YOUR TASK: Copy out all the entries exactly.

INPUT:
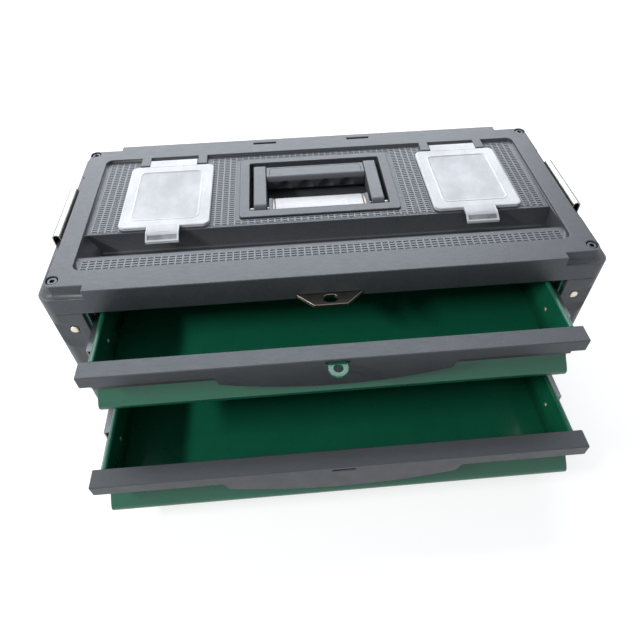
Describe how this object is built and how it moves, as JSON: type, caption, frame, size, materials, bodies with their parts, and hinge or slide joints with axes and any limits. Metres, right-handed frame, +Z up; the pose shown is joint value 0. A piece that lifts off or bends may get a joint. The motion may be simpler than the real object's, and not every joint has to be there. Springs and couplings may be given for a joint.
{
  "type": "portable tool box with drawers",
  "caption": "Low portable tool box: two full-width steel drawers on ball-bearing slides, a moulded cover with lidded wells, a pencil trough and a folding carry handle.",
  "frame": {"origin": "centre of the flat underside of the base", "axes": "+X to the right seen from the front, +Y to the back, +Z up; the drawers open towards -Y"},
  "size_m": [0.5132, 0.361, 0.1765],
  "materials": {
    "black_plastic": "fine leather-like grain",
    "green_steel": "smooth gloss paint",
    "zinc_steel": "zinc plated",
    "dark_steel": "dark plated",
    "lock_steel": "dark bronze plating",
    "plate_metal": "satin",
    "rivet_brass": "plain",
    "clear_plastic": "milky translucent"
  },
  "bodies": {
    "case": {"base_tray": "black_plastic", "cabinet_shell": "green_steel", "left_slide_wall": "green_steel", "right_slide_wall": "green_steel", "divider_rail": "green_steel", "front_left_post": "black_plastic", "front_right_post": "black_plastic", "rear_left_post": "black_plastic", "rear_right_post": "black_plastic", "post_rivets": "zinc_steel", "top_cover": "black_plastic", "cover_screws": "dark_steel", "handle_housing": "black_plastic", "nameplate": "plate_metal", "handle_pins": "zinc_steel", "lock_plate": "lock_steel", "left_latch_bracket": "dark_steel", "right_latch_bracket": "dark_steel", "left_latch_pin": "zinc_steel", "right_latch_pin": "zinc_steel", "upper_left_outer_rail": "zinc_steel", "upper_right_outer_rail": "zinc_steel", "lower_left_outer_rail": "zinc_steel", "lower_right_outer_rail": "zinc_steel"},
    "handle": {"handle_arms": "black_plastic", "handle_grip": "black_plastic"},
    "left_lid": {"left_lid": "clear_plastic"},
    "right_lid": {"right_lid": "clear_plastic"},
    "left_latch": {"left_latch": "zinc_steel"},
    "right_latch": {"right_latch": "zinc_steel"},
    "upper_drawer": {"upper_tray": "green_steel", "upper_front": "green_steel", "upper_pull_bar": "black_plastic", "padlock_tab": "green_steel", "upper_drawer_rivets": "rivet_brass", "upper_left_inner_rail": "zinc_steel", "upper_right_inner_rail": "zinc_steel"},
    "lower_drawer": {"lower_tray": "green_steel", "lower_front": "green_steel", "lower_pull_bar": "black_plastic", "lower_drawer_rivets": "rivet_brass", "lower_left_inner_rail": "zinc_steel", "lower_right_inner_rail": "zinc_steel"},
    "upper_middle_rails": {"upper_left_middle_rail": "zinc_steel", "upper_right_middle_rail": "zinc_steel"},
    "lower_middle_rails": {"lower_left_middle_rail": "zinc_steel", "lower_right_middle_rail": "zinc_steel"},
    "upper_outer_cages": {"upper_outer_cages": "zinc_steel"},
    "upper_inner_cages": {"upper_inner_cages": "zinc_steel"},
    "lower_outer_cages": {"lower_outer_cages": "zinc_steel"},
    "lower_inner_cages": {"lower_inner_cages": "zinc_steel"}
  },
  "joints": [
    {"name": "handle_fold", "type": "hinge", "parent": "case", "child": "handle", "pos_m": [0, -0.005, 0.1665], "axis": [1, 0, 0], "range_deg": [0, 95]},
    {"name": "left_lid_hinge", "type": "hinge", "parent": "case", "child": "left_lid", "pos_m": [-0.152, 0.081, 0.1746], "axis": [-1, 0, 0], "range_deg": [0, 110]},
    {"name": "right_lid_hinge", "type": "hinge", "parent": "case", "child": "right_lid", "pos_m": [0.155, 0.081, 0.1746], "axis": [-1, 0, 0], "range_deg": [0, 110]},
    {"name": "left_latch_hinge", "type": "hinge", "parent": "case", "child": "left_latch", "pos_m": [-0.2535, 0.002, 0.112], "axis": [0, -1, 0], "range_deg": [0, 120]},
    {"name": "right_latch_hinge", "type": "hinge", "parent": "case", "child": "right_latch", "pos_m": [0.2535, 0.002, 0.112], "axis": [0, 1, 0], "range_deg": [0, 120]},
    {"name": "upper_drawer_slide", "type": "slide", "parent": "case", "child": "upper_drawer", "axis": [0, -1, 0], "range_m": [-0.07, 0.12]},
    {"name": "lower_drawer_slide", "type": "slide", "parent": "case", "child": "lower_drawer", "axis": [0, -1, 0], "range_m": [-0.13, 0.06]},
    {"name": "upper_middle_rails_slide", "type": "slide", "parent": "case", "child": "upper_middle_rails", "axis": [0, -1, 0], "range_m": [-0.0455, 0.078]},
    {"name": "lower_middle_rails_slide", "type": "slide", "parent": "case", "child": "lower_middle_rails", "axis": [0, -1, 0], "range_m": [-0.0845, 0.039]},
    {"name": "upper_outer_cages_slide", "type": "slide", "parent": "case", "child": "upper_outer_cages", "axis": [0, -1, 0], "range_m": [-0.02275, 0.039]},
    {"name": "upper_inner_cages_slide", "type": "slide", "parent": "case", "child": "upper_inner_cages", "axis": [0, -1, 0], "range_m": [-0.05775, 0.099]},
    {"name": "lower_outer_cages_slide", "type": "slide", "parent": "case", "child": "lower_outer_cages", "axis": [0, -1, 0], "range_m": [-0.04225, 0.0195]},
    {"name": "lower_inner_cages_slide", "type": "slide", "parent": "case", "child": "lower_inner_cages", "axis": [0, -1, 0], "range_m": [-0.10725, 0.0495]}
  ],
  "couplings": [
    {"joint": "upper_middle_rails_slide", "follows": "upper_drawer_slide", "ratio": 0.65},
    {"joint": "upper_outer_cages_slide", "follows": "upper_drawer_slide", "ratio": 0.325},
    {"joint": "upper_inner_cages_slide", "follows": "upper_drawer_slide", "ratio": 0.825},
    {"joint": "lower_middle_rails_slide", "follows": "lower_drawer_slide", "ratio": 0.65},
    {"joint": "lower_outer_cages_slide", "follows": "lower_drawer_slide", "ratio": 0.325},
    {"joint": "lower_inner_cages_slide", "follows": "lower_drawer_slide", "ratio": 0.825}
  ]
}
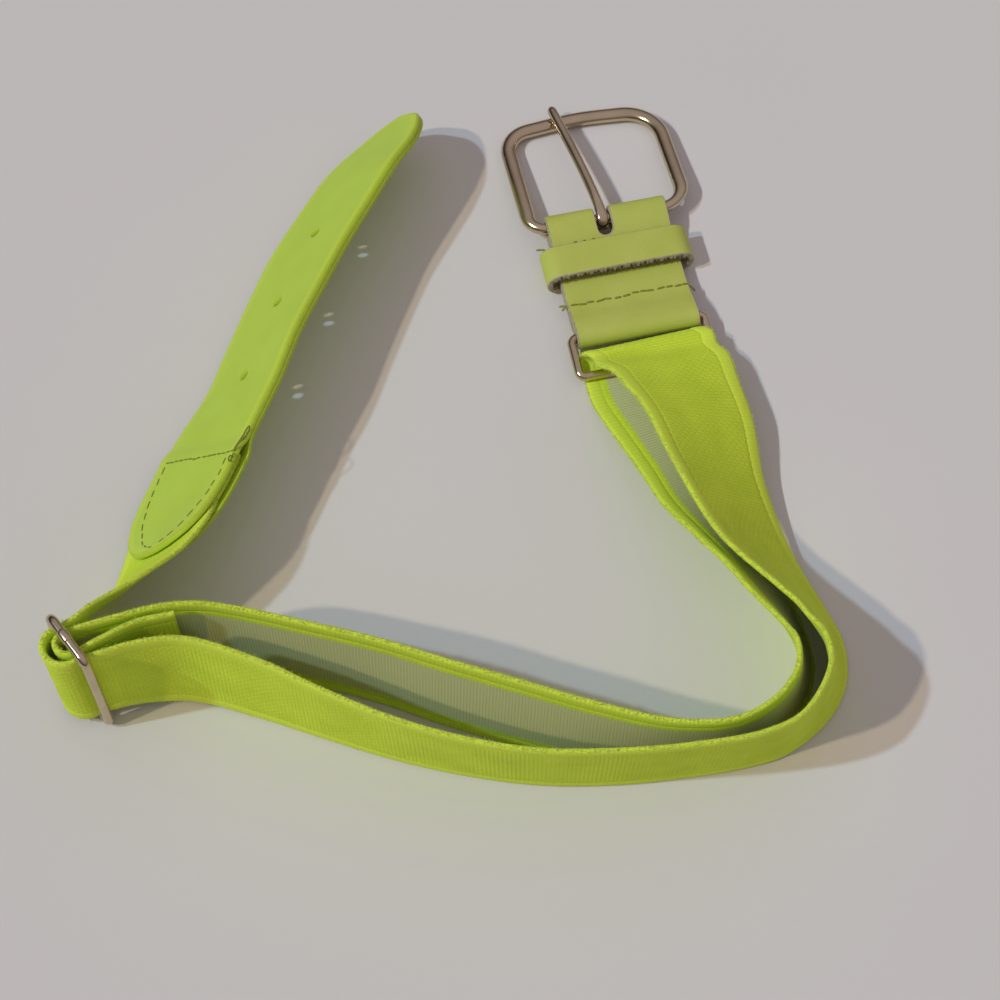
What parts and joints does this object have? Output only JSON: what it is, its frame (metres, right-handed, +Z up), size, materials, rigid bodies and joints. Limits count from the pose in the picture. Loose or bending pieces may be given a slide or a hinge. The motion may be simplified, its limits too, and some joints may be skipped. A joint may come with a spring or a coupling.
{
  "type": "uniform belt",
  "caption": "Elastic webbing uniform belt with leather tip, rectangular prong buckle on a leather tab, keeper loop, joining ring and wire slider, lying unfastened on its edge.",
  "frame": {"origin": "centre of the belt's bounding box, on the table it lies on", "axes": "+Z up from the table, +Y away from the viewer of the picture, +X to the right"},
  "size_m": [0.2195, 0.2342, 0.0449],
  "materials": {
    "webbing": "knitted elastic, neon yellow-green outside, pale grey-green inside",
    "tip_leather": "smooth yellow-green leather with painted edge",
    "tab_leather": "smooth olive-green leather",
    "metal": "warm polished nickel plate"
  },
  "bodies": {
    "strap": {"webbing": "webbing", "tip_front": "tip_leather", "tip_back": "tip_leather", "tab": "tab_leather", "keeper": "tab_leather", "ring": "metal", "slider": "metal"},
    "frame": {"buckle_frame": "metal"},
    "prong": {"prong": "metal"}
  },
  "joints": [
    {"name": "buckle_pivot", "type": "hinge", "parent": "strap", "child": "frame", "pos_m": [0.04565, 0.07238, 0.0057], "axis": [0.9759, 0.2181, 0], "range_deg": [-30, 40]},
    {"name": "prong_pivot", "type": "hinge", "parent": "frame", "child": "prong", "pos_m": [0.04565, 0.07238, 0.0057], "axis": [0.9759, 0.2181, 0], "range_deg": [0, 75]}
  ]
}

SOLVED EXERCISE:
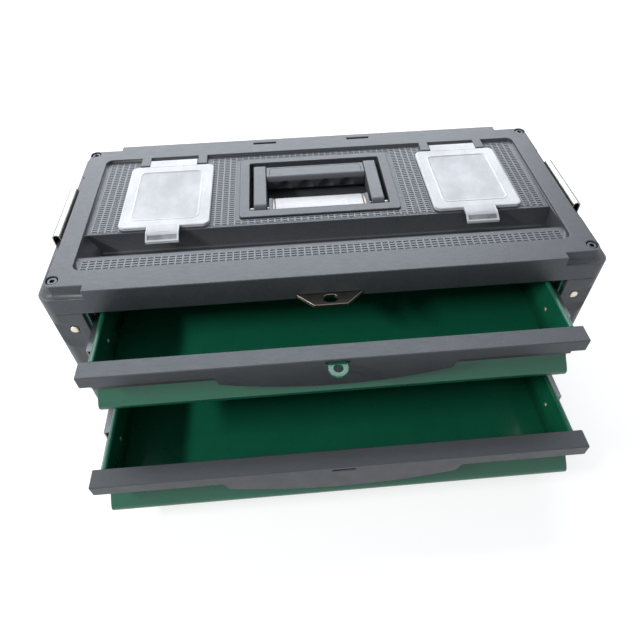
Describe how this object is built and how it moves, as JSON: type, caption, frame, size, materials, bodies with their parts, and hinge or slide joints with axes and any limits. Metres, right-handed frame, +Z up; the pose shown is joint value 0. A piece that lifts off or bends may get a joint. The motion may be simpler than the real object's, and not every joint has to be there. Springs and couplings may be given for a joint.
{
  "type": "portable tool box with drawers",
  "caption": "Low portable tool box: two full-width steel drawers on ball-bearing slides, a moulded cover with lidded wells, a pencil trough and a folding carry handle.",
  "frame": {"origin": "centre of the flat underside of the base", "axes": "+X to the right seen from the front, +Y to the back, +Z up; the drawers open towards -Y"},
  "size_m": [0.5132, 0.361, 0.1765],
  "materials": {
    "black_plastic": "fine leather-like grain",
    "green_steel": "smooth gloss paint",
    "zinc_steel": "zinc plated",
    "dark_steel": "dark plated",
    "lock_steel": "dark bronze plating",
    "plate_metal": "satin",
    "rivet_brass": "plain",
    "clear_plastic": "milky translucent"
  },
  "bodies": {
    "case": {"base_tray": "black_plastic", "cabinet_shell": "green_steel", "left_slide_wall": "green_steel", "right_slide_wall": "green_steel", "divider_rail": "green_steel", "front_left_post": "black_plastic", "front_right_post": "black_plastic", "rear_left_post": "black_plastic", "rear_right_post": "black_plastic", "post_rivets": "zinc_steel", "top_cover": "black_plastic", "cover_screws": "dark_steel", "handle_housing": "black_plastic", "nameplate": "plate_metal", "handle_pins": "zinc_steel", "lock_plate": "lock_steel", "left_latch_bracket": "dark_steel", "right_latch_bracket": "dark_steel", "left_latch_pin": "zinc_steel", "right_latch_pin": "zinc_steel", "upper_left_outer_rail": "zinc_steel", "upper_right_outer_rail": "zinc_steel", "lower_left_outer_rail": "zinc_steel", "lower_right_outer_rail": "zinc_steel"},
    "handle": {"handle_arms": "black_plastic", "handle_grip": "black_plastic"},
    "left_lid": {"left_lid": "clear_plastic"},
    "right_lid": {"right_lid": "clear_plastic"},
    "left_latch": {"left_latch": "zinc_steel"},
    "right_latch": {"right_latch": "zinc_steel"},
    "upper_drawer": {"upper_tray": "green_steel", "upper_front": "green_steel", "upper_pull_bar": "black_plastic", "padlock_tab": "green_steel", "upper_drawer_rivets": "rivet_brass", "upper_left_inner_rail": "zinc_steel", "upper_right_inner_rail": "zinc_steel"},
    "lower_drawer": {"lower_tray": "green_steel", "lower_front": "green_steel", "lower_pull_bar": "black_plastic", "lower_drawer_rivets": "rivet_brass", "lower_left_inner_rail": "zinc_steel", "lower_right_inner_rail": "zinc_steel"},
    "upper_middle_rails": {"upper_left_middle_rail": "zinc_steel", "upper_right_middle_rail": "zinc_steel"},
    "lower_middle_rails": {"lower_left_middle_rail": "zinc_steel", "lower_right_middle_rail": "zinc_steel"},
    "upper_outer_cages": {"upper_outer_cages": "zinc_steel"},
    "upper_inner_cages": {"upper_inner_cages": "zinc_steel"},
    "lower_outer_cages": {"lower_outer_cages": "zinc_steel"},
    "lower_inner_cages": {"lower_inner_cages": "zinc_steel"}
  },
  "joints": [
    {"name": "handle_fold", "type": "hinge", "parent": "case", "child": "handle", "pos_m": [0, -0.005, 0.1665], "axis": [1, 0, 0], "range_deg": [0, 95]},
    {"name": "left_lid_hinge", "type": "hinge", "parent": "case", "child": "left_lid", "pos_m": [-0.152, 0.081, 0.1746], "axis": [-1, 0, 0], "range_deg": [0, 110]},
    {"name": "right_lid_hinge", "type": "hinge", "parent": "case", "child": "right_lid", "pos_m": [0.155, 0.081, 0.1746], "axis": [-1, 0, 0], "range_deg": [0, 110]},
    {"name": "left_latch_hinge", "type": "hinge", "parent": "case", "child": "left_latch", "pos_m": [-0.2535, 0.002, 0.112], "axis": [0, -1, 0], "range_deg": [0, 120]},
    {"name": "right_latch_hinge", "type": "hinge", "parent": "case", "child": "right_latch", "pos_m": [0.2535, 0.002, 0.112], "axis": [0, 1, 0], "range_deg": [0, 120]},
    {"name": "upper_drawer_slide", "type": "slide", "parent": "case", "child": "upper_drawer", "axis": [0, -1, 0], "range_m": [-0.07, 0.12]},
    {"name": "lower_drawer_slide", "type": "slide", "parent": "case", "child": "lower_drawer", "axis": [0, -1, 0], "range_m": [-0.13, 0.06]},
    {"name": "upper_middle_rails_slide", "type": "slide", "parent": "case", "child": "upper_middle_rails", "axis": [0, -1, 0], "range_m": [-0.0455, 0.078]},
    {"name": "lower_middle_rails_slide", "type": "slide", "parent": "case", "child": "lower_middle_rails", "axis": [0, -1, 0], "range_m": [-0.0845, 0.039]},
    {"name": "upper_outer_cages_slide", "type": "slide", "parent": "case", "child": "upper_outer_cages", "axis": [0, -1, 0], "range_m": [-0.02275, 0.039]},
    {"name": "upper_inner_cages_slide", "type": "slide", "parent": "case", "child": "upper_inner_cages", "axis": [0, -1, 0], "range_m": [-0.05775, 0.099]},
    {"name": "lower_outer_cages_slide", "type": "slide", "parent": "case", "child": "lower_outer_cages", "axis": [0, -1, 0], "range_m": [-0.04225, 0.0195]},
    {"name": "lower_inner_cages_slide", "type": "slide", "parent": "case", "child": "lower_inner_cages", "axis": [0, -1, 0], "range_m": [-0.10725, 0.0495]}
  ],
  "couplings": [
    {"joint": "upper_middle_rails_slide", "follows": "upper_drawer_slide", "ratio": 0.65},
    {"joint": "upper_outer_cages_slide", "follows": "upper_drawer_slide", "ratio": 0.325},
    {"joint": "upper_inner_cages_slide", "follows": "upper_drawer_slide", "ratio": 0.825},
    {"joint": "lower_middle_rails_slide", "follows": "lower_drawer_slide", "ratio": 0.65},
    {"joint": "lower_outer_cages_slide", "follows": "lower_drawer_slide", "ratio": 0.325},
    {"joint": "lower_inner_cages_slide", "follows": "lower_drawer_slide", "ratio": 0.825}
  ]
}
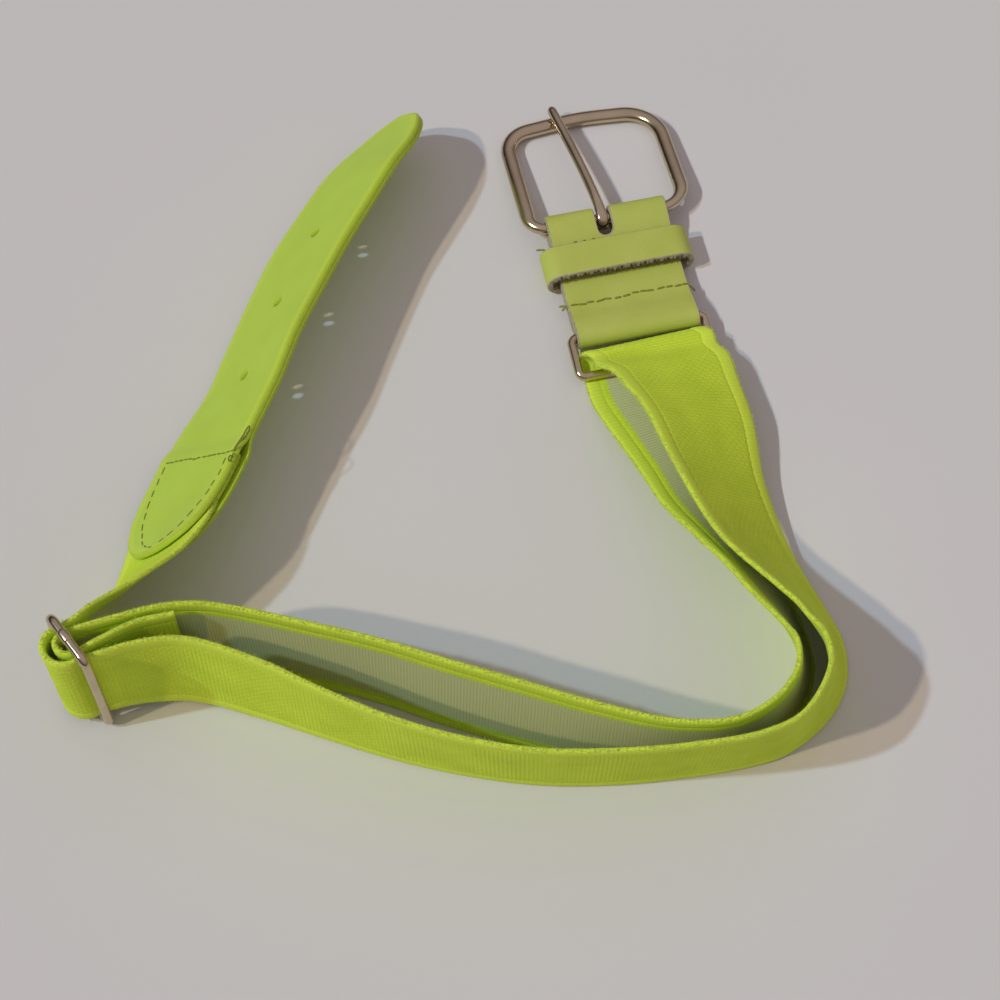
What parts and joints does this object have? Output only JSON: what it is, its frame (metres, right-handed, +Z up), size, materials, rigid bodies and joints. Limits count from the pose in the picture. Loose or bending pieces may be given a slide or a hinge. The motion may be simplified, its limits too, and some joints may be skipped. A joint may come with a spring or a coupling.
{
  "type": "uniform belt",
  "caption": "Elastic webbing uniform belt with leather tip, rectangular prong buckle on a leather tab, keeper loop, joining ring and wire slider, lying unfastened on its edge.",
  "frame": {"origin": "centre of the belt's bounding box, on the table it lies on", "axes": "+Z up from the table, +Y away from the viewer of the picture, +X to the right"},
  "size_m": [0.2195, 0.2342, 0.0449],
  "materials": {
    "webbing": "knitted elastic, neon yellow-green outside, pale grey-green inside",
    "tip_leather": "smooth yellow-green leather with painted edge",
    "tab_leather": "smooth olive-green leather",
    "metal": "warm polished nickel plate"
  },
  "bodies": {
    "strap": {"webbing": "webbing", "tip_front": "tip_leather", "tip_back": "tip_leather", "tab": "tab_leather", "keeper": "tab_leather", "ring": "metal", "slider": "metal"},
    "frame": {"buckle_frame": "metal"},
    "prong": {"prong": "metal"}
  },
  "joints": [
    {"name": "buckle_pivot", "type": "hinge", "parent": "strap", "child": "frame", "pos_m": [0.04565, 0.07238, 0.0057], "axis": [0.9759, 0.2181, 0], "range_deg": [-30, 40]},
    {"name": "prong_pivot", "type": "hinge", "parent": "frame", "child": "prong", "pos_m": [0.04565, 0.07238, 0.0057], "axis": [0.9759, 0.2181, 0], "range_deg": [0, 75]}
  ]
}